The Russian Import Ban Changed Everything

The 2021 Russian ammo import ban (State Department action citing Russia's use of chemical weapons) remains in effect. The last import permits expired by late 2023. Russian-manufactured ammunition is effectively gone from the U.S. market.

This matters enormously because Russian manufacturers (Tula, Wolf, Barnaul, Vympel) were the primary source of cheap steel-case ammo. No other manufacturer has replicated Russian price points. The gap has been partially filled by Eastern European brass (PPU, Igman), Mexican production (Aguila), and expanded domestic manufacturing, but the "steel case for half the price of brass" era is over.

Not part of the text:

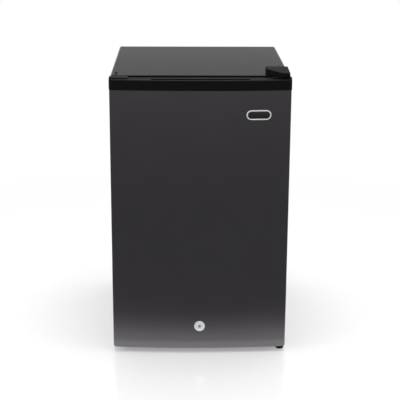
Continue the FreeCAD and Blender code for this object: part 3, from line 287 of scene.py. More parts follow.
def roll_bond_aluminium():
    """Roll-bonded cold plate: pale aluminium with a cloudy etched skin and lines along the rolling."""
    material, tree, main, place = new_finish("roll_bond_aluminium", Metallic=1.0, Roughness=0.38)
    rolled = add(tree, "ShaderNodeMapping", {"Vector": place, "Scale": (0.02, 1, 1)}).outputs[0]
    feed(tree, main, "Base Color", shades(tree, grain(tree, place, 35, 4.0), "#cfd2d4", "#e0e2e3"))
    feed(tree, main, "Roughness", spread(tree, grain(tree, rolled, 0.8, 2.0), 0.3, 0.46))
    press(tree, main, grain(tree, rolled, 0.8, 2.0), 0.02)
    return material


def zinc_plate():
    """Bright zinc plating: bluish, slightly cloudy."""
    material, tree, main, place = new_finish("bright_zinc_plate", Metallic=1.0, Roughness=0.3)
    feed(tree, main, "Base Color", shades(tree, grain(tree, place, 5, 3.0), "#c2c6ca", "#d6d8d6"))
    feed(tree, main, "Roughness", spread(tree, grain(tree, place, 3, 3.0), 0.24, 0.38))
    press(tree, main, grain(tree, place, 1.0), 0.01)
    return material


def acetal():
    """Natural acetal bushings: milky white and waxy."""
    material, tree, main, place = new_finish("natural_acetal", Roughness=0.35, IOR=1.48,
                                             Subsurface_Weight=0.2, Subsurface_Scale=0.003)
    feed(tree, main, "Base Color", shades(tree, grain(tree, place, 6), "#e6e5df", "#efeee9"))
    press(tree, main, grain(tree, place, 1.5), 0.01)
    return material


def soft_chrome():
    """Soft chrome over die-cast zinc: bright and a little milky, with a faint ripple."""
    material, tree, main, place = new_finish("soft_chrome_plate", Metallic=0.68, Roughness=0.39)
    feed(tree, main, "Base Color", shades(tree, grain(tree, place, 4), "#f6f6f7", "#fbfbfb"))
    feed(tree, main, "Roughness", spread(tree, grain(tree, place, 2.5, 3.0), 0.36, 0.42))
    press(tree, main, grain(tree, place, 1.2), 0.006)
    return material


def satin_chrome():
    """Satin chrome on the lock's brass plug: fine-grained, and darker than the rosette."""
    material, tree, main, place = new_finish("satin_chrome", Metallic=1.0, Roughness=0.3)
    feed(tree, main, "Base Color", shades(tree, grain(tree, place, 3), "#c6c6c8", "#d0d0d2"))
    feed(tree, main, "Roughness", spread(tree, grain(tree, place, 1.5, 3.0), 0.3, 0.4))
    press(tree, main, grain(tree, place, 0.6), 0.01)
    return material


def badge_resin():
    """Black enamel under a clear resin dome: deep gloss."""
    material, tree, main, place = new_finish("black_badge_resin", Roughness=0.25, Coat_Weight=1.0,
                                             Coat_Roughness=0.04)
    feed(tree, main, "Base Color", shades(tree, grain(tree, place, 6), "#0a0a0b", "#0f0f10"))
    press(tree, main, grain(tree, place, 20), 0.01)
    return material


def black_enamel():
    """Glossy black enamel sprayed on the compressor's drawn steel pot."""
    material, tree, main, place = new_finish("black_pot_enamel", Roughness=0.28, Coat_Weight=0.5,
                                             Coat_Roughness=0.15)
    feed(tree, main, "Base Color", shades(tree, grain(tree, place, 30, 4.0), "#121214", "#1a1a1c"))
    feed(tree, main, "Roughness", spread(tree, grain(tree, place, 12, 3.0), 0.22, 0.4))
    press(tree, main, grain(tree, place, 2.4, 2.0), 0.05)
    return material


def condenser_black():
    """Dipped black paint on the condenser: semi-matt, a little thicker in places."""
    material, tree, main, place = new_finish("dipped_black_paint", Roughness=0.5)
    feed(tree, main, "Base Color", shades(tree, grain(tree, place, 20, 3.0), "#161617", "#1f1f20"))
    feed(tree, main, "Roughness", spread(tree, grain(tree, place, 6, 3.0), 0.42, 0.6))
    press(tree, main, grain(tree, place, 2.0), 0.04)
    return material


def drawn_copper():
    """Drawn copper pipe, dulled to brown in patches."""
    material, tree, main, place = new_finish("drawn_copper", Metallic=1.0, Roughness=0.32)
    feed(tree, main, "Base Color", shades(tree, grain(tree, place, 18, 4.0), "#a9603f", "#d08a63"))
    feed(tree, main, "Roughness", spread(tree, grain(tree, place, 8, 3.0), 0.24, 0.44))
    press(tree, main, grain(tree, place, 1.5), 0.01)
    return material


def black_rubber():
    """Moulded black rubber: matt, with a dusty bloom."""
    material, tree, main, place = new_finish("black_moulded_rubber", Roughness=0.8, Sheen_Weight=0.15)
    feed(tree, main, "Base Color", shades(tree, grain(tree, place, 8, 4.0), "#151515", "#222221"))
    press(tree, main, grain(tree, place, 0.8, 2.0), 0.05)
    return material


finishes = {
    "black_painted_steel": black_powder_coat(), "charcoal_door_steel": charcoal_door_paint(),
    "galvanised_steel": galvanised_sheet(), "black_abs": black_abs(), "charcoal_painted_abs": sprayed_abs(),
    "white_liner_plastic": white_liner(), "clear_bin_plastic": clear_styrene(),
    "shelf_glass": toughened_glass(), "polyurethane_foam": polyurethane_foam(),
    "grey_gasket_vinyl": grey_vinyl(), "ferrite_strip": ferrite_rubber(),
    "evaporator_aluminium": roll_bond_aluminium(), "zinc_plated_steel": zinc_plate(),
    "acetal": acetal(), "chromed_zinc": soft_chrome(), "satin_chromed_brass": satin_chrome(),
    "badge_enamel": badge_resin(), "black_enamelled_steel": black_enamel(),
    "condenser_paint": condenser_black(), "copper": drawn_copper(), "black_rubber": black_rubber(),
}


# ---------------------------------------------------------------- mesh helpers

def link(name, mesh):
    thing = bpy.data.objects.new(name, mesh)
    bpy.context.scene.collection.objects.link(thing)
    return thing


def plain(thing):
    """Bake an object's modifiers into its mesh."""
    graph = bpy.context.evaluated_depsgraph_get()
    made = bpy.data.meshes.new_from_object(thing.evaluated_get(graph), preserve_all_data_layers=True,
                                           depsgraph=graph)
    thing.modifiers.clear()
    thing.data = made
    return thing


def shade(thing, angle=40):
    """Smooth shading, broken at edges sharper than the angle."""
    thing.data.shade_smooth()
    thing.data.set_sharp_from_angle(angle=math.radians(angle))
    return thing


def ease(thing, width):
    """Round a piece's edges by a small radius and keep its flats flat."""
    bevel = thing.modifiers.new("ease", "BEVEL")
    bevel.width = width * MM
    bevel.segments = 2
    bevel.limit_method = "ANGLE"
    bevel.angle_limit = math.radians(32)
    thing.modifiers.new("flats", "WEIGHTED_NORMAL").keep_sharp = True
    shade(thing, 60)
    return plain(thing)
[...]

The caliber hit hardest is 7.62x39mm. Russian steel-case was the backbone of the AK-47 ammo supply. Brass-cased 7.62x39 from Serbia and Bosnia now faces 36–37% tariffs on top of higher base costs.

Steel Case in 2026: What's Left?

Caliber Steel Case Availability Notes
9mm Limited (Wolf rebranded non-Russian) Price gap vs brass has narrowed significantly
.223/5.56 Dwindling old stock Best to switch to brass at current pricing
7.62x39 Finite old stock, rapidly depleting Most affected caliber; brass alternatives are expensive
.308 Essentially gone Brass is the only practical option now

The Bottom Line

In 2026, the brass vs steel debate is mostly academic. Russian steel-case imports are gone, and the remaining steel-case options don't offer the dramatic cost savings that made them attractive. If you find steel-case ammo at a genuinely good price, it's fine for range use — just know it wears barrels faster and many ranges won't let you shoot it.

For new buyers: Buy brass. The price gap has narrowed, the barrel life advantage is real, ranges accept it universally, and you won't have to worry about the bi-metal jacket issue. Look at Aguila, PMC, and domestic brass-case loads for the best value in 2026.